—by Susan Eisenberg
At a recent meeting of Massachusetts Tradeswomen, Gretchen Chalmus-Johnson set off a charged discussion when she asked, “Am I a tradeswoman?” –– and kept pressing her question, despite the heaps of praise for her as an individual. Most of the group –– at first –– answered, No. Soul-searching followed. I was deeply impressed by the frankness of comments. And the thoughtfulness in grappling with sensitive and important issues.
Gretchen’s been a Boston Public School custodian for 23 years. When the city tried to privatize custodial work, they organized as Local 1952 of District Council 35 International Union of Painters and Allied Trades. A community and labor activist, Gretchen became vice-chair of the Painters’ women’s committee, joined the On Equal Terms/Boston planning team and the Mass Tradeswomen Steering Committee.
One member argued that, while Gretchen herself clearly belonged in the group she had helped organize, they wouldn’t want 20 women custodians coming to meetings. Another said that Gretchen wasn’t a tradeswoman because Custodian wasn’t a trade: her work didn’t involve the level of skills that being a painter did. Others that Gretchen wasn’t a tradeswoman because she had a permanent job and didn’t have to always worry about losing and finding work.
Good question: What’s a useful way for an organizing group to define tradeswoman? I’m interested how others answer this.

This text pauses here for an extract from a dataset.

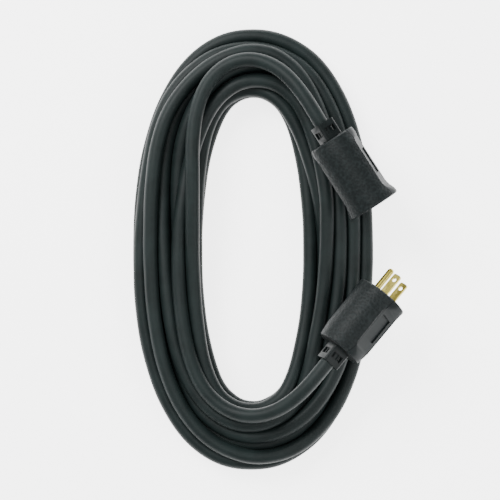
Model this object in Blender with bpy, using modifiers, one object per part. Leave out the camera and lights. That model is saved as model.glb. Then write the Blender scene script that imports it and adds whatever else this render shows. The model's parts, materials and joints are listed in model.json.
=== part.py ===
"""Heavy-duty three-wire extension cord, 25 ft (7.62 m) long, wound into a flat oval coil.

The coil lies on a surface at Z = 0 with its long axis along Y. Both ends rest on top of
its right-hand side: the plug points away from the coil at the lower right, and the
connector points down and out at the upper right. Each end is a moulded body with two
scalloped grip panels, a windowed strain relief, the cord's stripped end and three
insulated wires with crimped copper ends. The plug holds two blades and a ground pin in a
bridge, and the connector holds three spring contacts in a carrier with a rear cap.

Units are metres. An end is modelled along its own +Z, with its back face at Z = 0, its
ground side at +Y, and the two blades or slots side by side along X.
"""

import math
from collections import namedtuple

import bmesh
import bpy
from mathutils import Matrix, Vector

MM = 0.001
GAP = 0.3 * MM
ROUND_STEPS = 32
SMALL_STEPS = 16

# Cord: 12 gauge, three conductors.
CORD_RADIUS = 5.2 * MM
WIRE_RADIUS = 1.8 * MM
WIRE_LAY_RADIUS = 2.3 * MM
COPPER_RADIUS = 1.25 * MM

# Coil: an elliptical ring with a flat top and a flat underside.
COIL_CENTRE_X = -11.5 * MM
COIL_HALF_WIDTH = 62.3 * MM
COIL_HALF_LENGTH = 132.8 * MM
COIL_POINTS = 72
BUNDLE_WIDTH = 49.0 * MM
COIL_HEIGHT = 29.0 * MM
BUNDLE_CORNER = 10.0 * MM
BUNDLE_CORNER_STEPS = 4

# Moulded bodies. Each section is an ellipse whose two sides are cut flat.
PLUG_LENGTH = 48.7 * MM
CONNECTOR_LENGTH = 56.0 * MM
BODY_RADIUS = 18.5 * MM
BACK_HALF_DEPTH = 16.4 * MM
BACK_HALF_WIDTH = 16.9 * MM
BACK_TAPER = 16.0 * MM
FLARE_RADIUS = 19.6 * MM
FLARE_LENGTH = 9.0 * MM
WAIST_HALF_WIDTH = 15.3 * MM
BACK_RAMP = (2.0 * MM, 10.0 * MM)
FRONT_RAMP = (11.0 * MM, 2.0 * MM)
BODY_EDGE = 0.8 * MM
FLAT_LIMIT = 0.985
ARC_POINTS = 13
FLAT_POINTS = 5
BACK_WALL = 3.2 * MM
CAVITY_RADIUS = 11.4 * MM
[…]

The hierarchy-of-skills issue struck a strong chord for me. As a first-year apprentice electrician in 1978, we were taught that ‘anyone can bang a nail’ (or, paint a wall . . .), that electricians were ‘the professionals of the building trades.’ In a recent discussion with voc-tech students following their visit to see On Equal Terms, young women training in Facilities Maintenance bragged that their program was the best because they got to learn a wide range of skills, but complained that other students looked down on them and called them Trash Collectors.
Massachusetts Tradeswomen chair, Jenaya Nelson, a union construction Laborer for 13 years, argued back that Gretchen’s job duties were parallel to her own, especially since Gretchen operated heavy equipment: floor buffers and snow removal machines. Others made the point that her working conditions were very similar: as one of only about 30 women among more than 300 custodians, Gretchen deals with many of the same discrimination issues as women on construction sites. Others that we recognize women working for the T or the Housing Authority as tradeswomen, so why not in the schools?
By the end, members at the meeting agreed that 4 points clarified that it was both right and useful for the group to define as tradeswomen, women like Gretchen who: 1) belonged to the same set of unions; 2) did roughly the same work; 3) faced similar discrimination; and 4) since the economic goal is for more women to earn a good living, having a permanent job –– rather than disqualifying –– was a positive thing! And something we should fight for more women to have!